Je suis toujours resté fidèle à l’oeuvre de Willems. Elle a mis très tôt des mots sur des choses intimes, profondes. Elle a, conformément au projet fou de Rimbaud, « fixé des vertiges ».


Elle parle de nous. De ce que nous sommes, dans ce lieu-ci du monde. De ce que nous avons été. De ce que nous pourrions devenir.


Traversée de part en part par la déchirure - intime, culturelle, linguistique, politique ; peuplée de fantômes comme les cimetières ; ancrée dans la mémoire profonde, inconsciente ; marquée à jamais par le déchaînement de violence insensé qui a secoué l’Europe au milieu du siècle passé ; elle oppose désespérément la poésie à l’absurdité d’un monde où l’innocence est impitoyablement condamnée. Où les poètes sont enfermés dans les hôpitaux psychiatriques.


Respectueuse du mystère, elle ne considère pas la nature comme « naturelle » et nous invite à affronter nos minotaures. A regarder la violence en nous. A interroger ce qui, obscurément, la motive. A agir sur nous-mêmes pour agir sur le monde.


Jamais elle ne renonce à célébrer les éblouissements.
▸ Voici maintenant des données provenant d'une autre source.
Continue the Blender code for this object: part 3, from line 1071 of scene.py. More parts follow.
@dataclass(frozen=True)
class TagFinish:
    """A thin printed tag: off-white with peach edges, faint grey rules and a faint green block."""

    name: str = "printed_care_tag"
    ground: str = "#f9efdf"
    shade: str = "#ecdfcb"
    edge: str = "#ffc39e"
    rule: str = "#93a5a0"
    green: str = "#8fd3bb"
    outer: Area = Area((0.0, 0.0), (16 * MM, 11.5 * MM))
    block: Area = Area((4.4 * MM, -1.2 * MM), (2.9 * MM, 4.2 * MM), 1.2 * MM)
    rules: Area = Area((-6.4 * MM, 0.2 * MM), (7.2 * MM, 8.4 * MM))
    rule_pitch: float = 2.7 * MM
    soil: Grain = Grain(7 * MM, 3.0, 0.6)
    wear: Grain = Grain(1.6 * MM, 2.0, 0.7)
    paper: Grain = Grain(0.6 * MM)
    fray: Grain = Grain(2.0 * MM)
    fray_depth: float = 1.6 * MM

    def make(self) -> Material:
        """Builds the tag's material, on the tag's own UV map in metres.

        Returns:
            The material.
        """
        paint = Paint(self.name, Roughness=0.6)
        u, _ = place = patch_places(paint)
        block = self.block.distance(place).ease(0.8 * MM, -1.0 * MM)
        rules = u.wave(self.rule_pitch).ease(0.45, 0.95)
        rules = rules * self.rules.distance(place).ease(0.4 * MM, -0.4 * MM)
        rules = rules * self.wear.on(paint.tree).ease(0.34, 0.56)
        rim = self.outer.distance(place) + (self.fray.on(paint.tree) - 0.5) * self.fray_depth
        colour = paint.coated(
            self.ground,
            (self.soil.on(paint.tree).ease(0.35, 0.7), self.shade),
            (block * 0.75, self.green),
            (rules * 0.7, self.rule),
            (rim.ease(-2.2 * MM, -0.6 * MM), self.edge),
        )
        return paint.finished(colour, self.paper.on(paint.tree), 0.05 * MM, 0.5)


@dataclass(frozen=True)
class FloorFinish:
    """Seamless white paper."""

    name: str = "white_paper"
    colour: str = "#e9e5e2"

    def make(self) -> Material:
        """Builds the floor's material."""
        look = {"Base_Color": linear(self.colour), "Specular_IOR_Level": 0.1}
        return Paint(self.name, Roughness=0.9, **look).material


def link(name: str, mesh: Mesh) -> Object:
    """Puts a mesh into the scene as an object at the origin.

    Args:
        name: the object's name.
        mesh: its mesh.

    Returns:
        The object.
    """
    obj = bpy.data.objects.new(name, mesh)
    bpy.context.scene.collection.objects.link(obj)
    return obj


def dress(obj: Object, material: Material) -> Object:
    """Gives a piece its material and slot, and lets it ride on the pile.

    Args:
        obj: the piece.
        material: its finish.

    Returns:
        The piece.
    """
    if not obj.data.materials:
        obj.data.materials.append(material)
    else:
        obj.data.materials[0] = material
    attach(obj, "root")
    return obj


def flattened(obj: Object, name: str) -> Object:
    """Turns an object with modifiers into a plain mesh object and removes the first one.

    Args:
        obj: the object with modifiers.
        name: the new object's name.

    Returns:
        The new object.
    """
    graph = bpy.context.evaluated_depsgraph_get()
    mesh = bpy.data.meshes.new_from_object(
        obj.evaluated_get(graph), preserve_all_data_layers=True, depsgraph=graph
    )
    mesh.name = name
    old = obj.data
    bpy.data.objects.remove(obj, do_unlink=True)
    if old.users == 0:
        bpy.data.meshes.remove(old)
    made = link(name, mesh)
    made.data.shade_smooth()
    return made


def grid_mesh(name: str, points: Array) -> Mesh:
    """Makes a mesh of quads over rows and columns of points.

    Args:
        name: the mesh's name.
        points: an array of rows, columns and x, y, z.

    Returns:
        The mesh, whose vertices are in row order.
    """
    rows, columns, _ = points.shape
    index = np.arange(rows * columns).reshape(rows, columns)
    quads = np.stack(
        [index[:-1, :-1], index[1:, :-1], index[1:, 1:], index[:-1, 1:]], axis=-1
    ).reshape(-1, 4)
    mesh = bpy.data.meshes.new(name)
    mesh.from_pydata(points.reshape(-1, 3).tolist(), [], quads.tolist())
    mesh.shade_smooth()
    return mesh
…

Il n’y a pas d’ombre sans lumière… Jamais elle n’explique.
Elle ment, parfois, pour supporter l’insupportable.


Francophone de Flandre, Willems a toujours écrit et vécu aux frontières. Entre les langues, entre les peuples, entre le réel et l’imaginaire, entre les morts et les vivants, entre le ciel et l’eau, entre chien et loup… C’était un amoureux de la marge et des lieux interlopes. Des terrains vagues où les chats dialoguent avec leur ombre. Où les enfants meurent. Où les meurtriers pleurent. Lisières, berges, rivages…
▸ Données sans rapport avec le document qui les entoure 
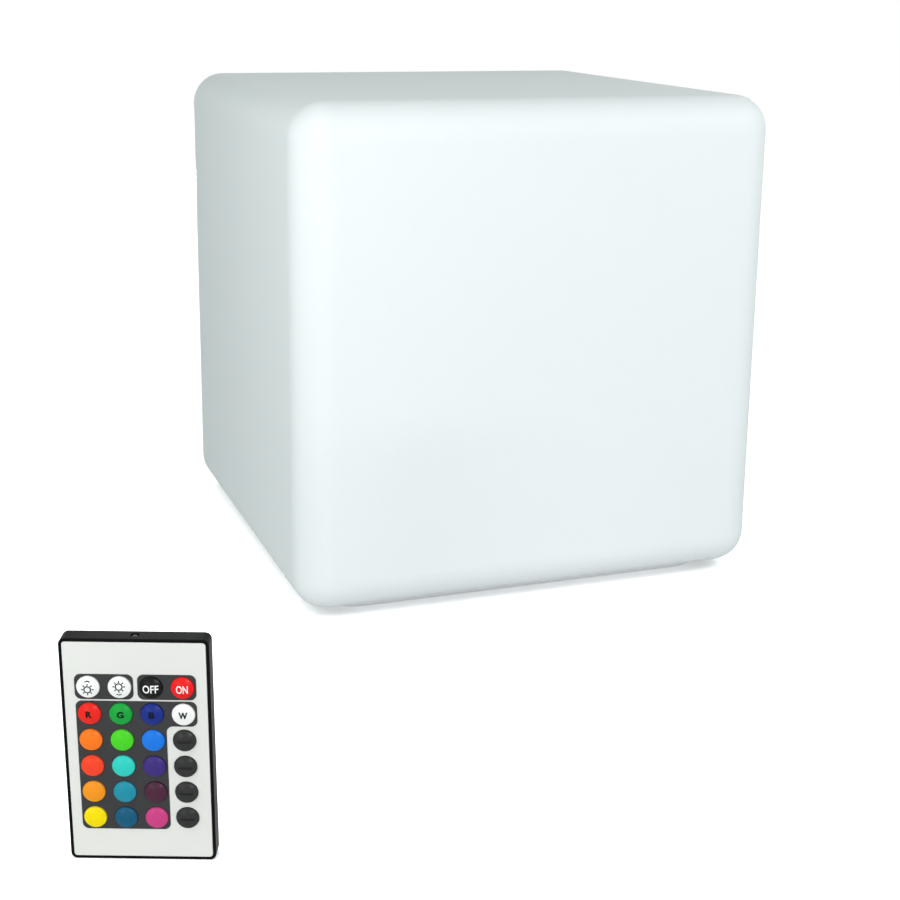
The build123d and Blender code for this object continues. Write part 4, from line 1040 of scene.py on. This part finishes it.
@dataclass
class Studio:
    """The pale floor, the white surroundings, the soft lamps and the camera."""

    floor_half: float = 3.0
    floor_grey: str = "#E3E5E5"
    shadow_gain: float = 0.88
    floor_glow: float = 0.42
    contact_reach: float = 0.01
    contact_open: tuple[float, float] = (0.4, 0.85)
    contact_dark: float = 0.6
    contact_rays: int = 8
    sky_strength: float = 0.44
    sky_colour: Colour = (0.87, 1.0, 0.97)
    # Far in front, far behind, one on each side, and a low strip for the keys' highlights.
    lamps: tuple[Softbox, ...] = (
        Softbox("front_softbox", (-0.28, -1.87, 0.35), (0.3, 0.3), 8.9, (1.0, 0.92, 0.98)),
        Softbox("left_softbox", (-0.45, -0.32, 0.35), (0.3, 0.3), 0.83, (1.0, 1.0, 0.99)),
        Softbox("right_softbox", (0.57, -0.57, 0.7), (0.3, 0.3), 2.4, (1.0, 1.0, 0.99)),
        Softbox("back_softbox", (0.3, 1.8, 0.12), (0.5, 0.2), 4.5, (1.0, 0.98, 0.99)),
        Softbox("key_strip", (-0.85, -0.97, 0.055), (0.24, 0.08), 0.9, target=(-0.23, -0.3, 0.05)),
    )
    camera_place: tuple[float, float, float] = (-0.30087, -0.80811, 0.30328)
    camera_pitch: float = -16.755
    camera_roll: float = -0.718
    camera_yaw: float = -20.234
    lens_mm: float = 62.5
    sensor_mm: float = 36.0

    def build(self) -> None:
        """Sets up the whole studio."""
        self.lay_floor()
        self.light_sky()
        for lamp in self.lamps:
            lamp.hang()
        self.set_camera()
        bpy.context.scene.view_settings.view_transform = "Standard"

    @staticmethod
    def kinds_of_ray(tree: bpy.types.NodeTree) -> tuple[bpy.types.NodeSocket, bpy.types.NodeSocket]:
        """Tells the rays that show a surface from those that light the object.

        Args:
            tree: The tree to add the nodes to.

        Returns:
            A socket that is 1 for rays from the camera, and one that is 1 for rays that come by way of a
            reflection or of clear plastic.
        """
        path = add_node(tree, "ShaderNodeLightPath").outputs
        by_way = add_node(
            tree, "ShaderNodeMath", {0: path["Is Glossy Ray"], 1: path["Is Transmission Ray"]},
            operation="MAXIMUM",
        ).outputs[0]
        return path["Is Camera Ray"], by_way

    def contact_shade(self, tree: bpy.types.NodeTree) -> bpy.types.NodeSocket:
        """Paints a contact shadow: darkens the floor close to where something stands on it.

        Args:
            tree: The floor's tree.

        Returns:
            A socket that is 1 in the open and falls towards the contact.
        """
        openness = add_node(
            tree, "ShaderNodeAmbientOcclusion", {"Distance": self.contact_reach}, samples=self.contact_rays
        ).outputs["AO"]
        return add_node(
            tree, "ShaderNodeMapRange",
            {"Value": openness, "From Min": self.contact_open[0], "From Max": self.contact_open[1],
             "To Min": self.contact_dark, "To Max": 1.0},
        ).outputs["Result"]

    def floor_paper(self) -> bpy.types.Material:
        """Makes the floor's material: the camera sees white paper that keeps its shadows, and a painted
        contact shadow darkens it close to the object.

        Reflections see it as white with the same painted contact shadow, and the light that it throws on the
        object is that of pale paper.

        Returns:
            The material.
        """
        material = bpy.data.materials.new("studio_paper")
        material.use_nodes = True
        tree = material.node_tree
        tree.nodes.clear()
        plain = add_node(tree, "ShaderNodeBsdfDiffuse", {"Color": linear(self.floor_grey)})
        # Painted contact shadow: an occlusion test scales the floor's shown and mirrored brightness down
        # near the objects.
        shade = self.contact_shade(tree)
        gain, strength = (
            add_node(tree, "ShaderNodeMath", {0: shade, 1: factor}, operation="MULTIPLY").outputs[0]
            for factor in (self.shadow_gain, self.floor_glow)
        )
        bright = add_node(tree, "ShaderNodeBsdfDiffuse", {"Color": gain})
        twice = add_node(tree, "ShaderNodeAddShader", {0: bright.outputs[0], 1: bright.outputs[0]})
        glow = add_node(tree, "ShaderNodeEmission", {"Color": WHITE, "Strength": strength})
        shown = add_node(tree, "ShaderNodeAddShader", {0: twice.outputs[0], 1: glow.outputs[0]})
        mirrored = add_node(tree, "ShaderNodeEmission", {"Color": WHITE, "Strength": shade})
        from_camera, by_way = self.kinds_of_ray(tree)
        unseen = add_node(
            tree, "ShaderNodeMixShader", {0: by_way, 1: plain.outputs[0], 2: mirrored.outputs[0]}
        )
        mixed = add_node(
            tree, "ShaderNodeMixShader", {0: from_camera, 1: unseen.outputs[0], 2: shown.outputs[0]}
        )
        add_node(tree, "ShaderNodeOutputMaterial", {"Surface": mixed.outputs[0]})
        return material

    def lay_floor(self) -> None:
        """Lays the floor that the object stands on."""
        mesh = bpy.data.meshes.new("studio_floor")
        s = self.floor_half
        mesh.from_pydata([(-s, -s, 0), (s, -s, 0), (s, s, 0), (-s, s, 0)], [], [(0, 1, 2, 3)])
        mesh.materials.append(self.floor_paper())
        floor = bpy.data.objects.new("studio_floor", mesh)
        bpy.context.scene.collection.objects.link(floor)

    def light_sky(self) -> None:
        """Lights the object evenly from all round, and shows white behind it."""
        world = bpy.data.worlds.new("studio_sky")
        bpy.context.scene.world = world
        world.use_nodes = True
        tree = world.node_tree
        tree.nodes.clear()
        light = add_node(
            tree, "ShaderNodeBackground", {"Color": self.sky_colour + (1.0,), "Strength": self.sky_strength}
        )
        white = add_node(tree, "ShaderNodeBackground", {"Color": WHITE, "Strength": 1.0})
        from_camera, by_way = self.kinds_of_ray(tree)
        either = add_node(
            tree, "ShaderNodeMath", {0: from_camera, 1: by_way}, operation="MAXIMUM"
        ).outputs[0]
        mixed = add_node(tree, "ShaderNodeMixShader", {0: either, 1: light.outputs[0], 2: white.outputs[0]})
        add_node(tree, "ShaderNodeOutputWorld", {"Surface": mixed.outputs[0]})

    def set_camera(self) -> None:
        """Puts the camera at the photograph's viewing angle."""
        turn = (
            Matrix.Rotation(math.radians(self.camera_yaw), 3, "Z")
            @ Matrix.Rotation(math.radians(self.camera_pitch), 3, "X")
            @ Matrix.Rotation(math.radians(self.camera_roll), 3, "Y")
        )
        right, ahead, up = (turn @ Vector(axis) for axis in ((1, 0, 0), (0, 1, 0), (0, 0, 1)))
        data = bpy.data.cameras.new("photo_camera")
        data.sensor_width = self.sensor_mm
        data.lens = self.lens_mm
        camera = bpy.data.objects.new("photo_camera", data)
        facing = Matrix((right, up, -ahead)).transposed().to_4x4()
        camera.matrix_world = Matrix.Translation(self.camera_place) @ facing
        bpy.context.scene.collection.objects.link(camera)
        bpy.context.scene.camera = camera


def main() -> None:
    """Builds the object's sub-assemblies in order, then the studio."""
    logging.basicConfig(level=logging.INFO, format="%(message)s")
    CubeShell().build()
    LightModule().build()
    Remote().build()
    Studio().build()


if __name__ == "__main__":
    main()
Il nous rappelle avec force de quel aveuglement nous payons parfois nos moments d’insouciance dans une oeuvre qui tente désespérément de sauver l’Instant de sa dissolution inéluctable. Né poète dans un pays aphasique sans langue «nationale », il invente la sienne, truffée de néologismes, d’assonances, toujours musicale. Son théâtre est cosmopolite, ouvert, laïque, marqué par le surréalisme, incroyablement audacieux dans la forme. Récit déconstruit et dramatisation fragmentée s’y côtoient avec fluidité.
C’est un théâtre du silence, du non-dit, du hors champs. Jouant du balbutiement, du murmure, de la reprise, du hiatus, de l’erreur autant que du mot « juste ». Il obéit à l’injonction solennelle de Maeterlinck avec l’humour décalé de Magritte ou de Scutenaire.


Très au fait des structures de la dramaturgie européenne, Willems utilise les formes anciennes en les pervertissant. Ses pièces sont des mécaniques implacables mises au service d’une intime « recherche du temps perdu ». Son chef d’oeuvre - Les Miroirs d’Ostende - n’est-il pas un vaudeville dont les ressorts se grippent jusqu’à la tragédie ?


J’aimerai toujours Paul Willems. Pour les souvenirs indélébiles que je garde de lui comme autant de trésors.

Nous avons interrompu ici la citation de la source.